KONDISI GEOGRAFIS KOTA YOGYAKARTA
I BATAS WILAYAH
Kota Yogyakarta berkedudukan sebagai ibukota Propinsi DIY dan
merupakan satu-satunya daerah tingkat II yang berstatus Kota di samping
4 daerah tingkat II lainnya yang berstatus Kabupaten
Kota Yogyakarta terletak ditengah-tengah Propinsi DIY, dengan batas-batas wilayah sebagai berikut
Sebelah utara : Kabupaten Slema
Sebelah timur : Kabupaten Bantul & Slema
Sebelah selatan : Kabupaten Bantul
Sebelah barat : Kabupaten Bantul & Sleman
Wilayah Kota Yogyakarta terbentang antara 110o 24I 19II sampai 110o 28I
53II Bujur Timur dan 7o 15I 24II sampai 7o 49I 26II Lintang Selatan
dengan ketinggian rata-rata 114 m diatas permukaan laut
II KEADAAN ALAM
Secara garis besar Kota Yogyakarta merupakan dataran rendah
dimana dari barat ke timur relatif datar dan dari utara ke selatan
memiliki kemiringan ± 1 derajat, serta terdapat 3 (tiga) sungai yang
melintas Kota Yogyakarta, yaitu :
Sebelah timur adalah Sungai Gajah Wong
Bagian tengah adalah Sungai Code
Sebelah barat adalah Sungai Winongo
III LUAS WILAYAH
Kota Yogyakarta memiliki luas wilayah tersempit dibandingkan
dengan daerah tingkat II lainnya, yaitu 32,5 Km² yang berarti 1,025%
dari luas wilayah Propinsi DIY
Dengan luas 3.250 hektar tersebut terbagi menjadi 14 Kecamatan,
45 Kelurahan, 617 RW, dan 2.531 RT, serta dihuni oleh 489.000 jiwa
(data per Desember 1999) dengan kepadatan rata-rata 15.000 jiwa/Km²
IV TIPE TANAH
Kondisi tanah Kota Yogyakarta cukup subur dan memungkinkan
ditanami berbagai tanaman pertanian maupun perdagangan, disebabkan oleh
letaknya yang berada didataran lereng gunung Merapi (fluvia vulcanic
foot plain) yang garis besarnya mengandung tanah regosol atau tanah
vulkanis muda Sejalan dengan perkembangan Perkotaan dan Pemukiman yang
pesat, lahan pertanian Kota setiap tahun mengalami penyusutan. Data
tahun 1999 menunjukkan penyusutan 7,8% dari luas area Kota Yogyakarta
(3.249,75) karena beralih fungsi, (lahan pekarangan)
V IKLIM
Tipe iklim "AM dan AW", curah hujan rata-rata 2.012 mm/thn dengan
119 hari hujan, suhu rata-rata 27,2°C dan kelembaban rata-rata 24,7%.

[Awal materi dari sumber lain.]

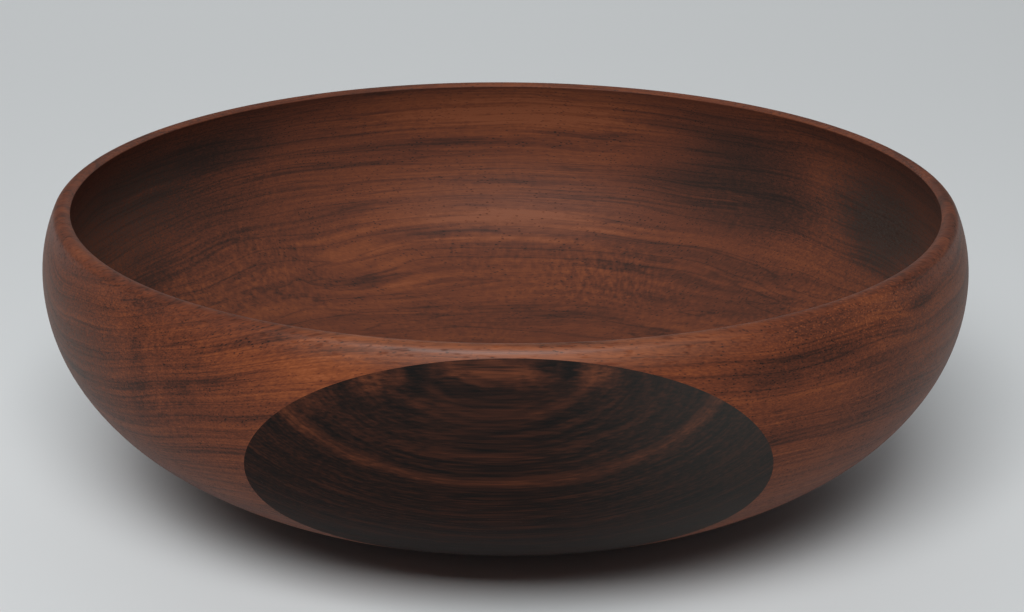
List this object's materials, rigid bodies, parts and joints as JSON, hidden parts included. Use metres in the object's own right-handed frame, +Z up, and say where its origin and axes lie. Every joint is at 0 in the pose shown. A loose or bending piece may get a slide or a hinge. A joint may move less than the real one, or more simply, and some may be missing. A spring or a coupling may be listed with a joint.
{
  "type": "wooden bowl",
  "caption": "Round thin-walled turned wooden bowl with an incurved rounded rim, a low foot ring and a contrasting dark wood panel set flush through one side.",
  "frame": {"origin": "centre of the foot ring's standing plane, on the turning axis", "axes": "+Z up along the turning axis out of the mouth, -Y towards the middle of the dark panel, +X to the right when the panel faces the viewer"},
  "size_m": [0.2942, 0.2942, 0.0949],
  "materials": {
    "reddish_brown_wood": "satin oiled wood, reddish brown with near-black streaks and fine open pores",
    "dark_streaked_wood": "satin oiled wood, near black with thin reddish-brown growth lines"
  },
  "bodies": {
    "root": {"bowl_body": "reddish_brown_wood", "dark_wood_panel": "dark_streaked_wood"}
  },
  "joints": []
}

Angin pada umumnya bertiup angin muson dan pada musim hujan bertiup
angin barat daya dengan arah 220° bersifat basah dan mendatangkan
hujan, pada musim kemarau bertiup angin muson tenggara yang agak kering
dengan arah ± 90° - 140° dengan rata-rata kecepatan 5-16 knot/jam
VI DEMOGRAFI
Pertambahan penduduk Kota dari tahun ke tahun cukup tinggi, pada
akhir tahun 1999 jumlah penduduk Kota 490.433 jiwa dan sampai pada
akhir Juni 2000 tercatat penduduk Kota Yogyakarta sebanyak 493.903 jiwa
dengan tingkat kepadatan rata-rata 15.197/km². Angka harapan hidup
penduduk Kota Yogyakarta menurut jenis kelamin, laki-laki usia 72,25
tahun dan perempuan usia 76,31 tahun.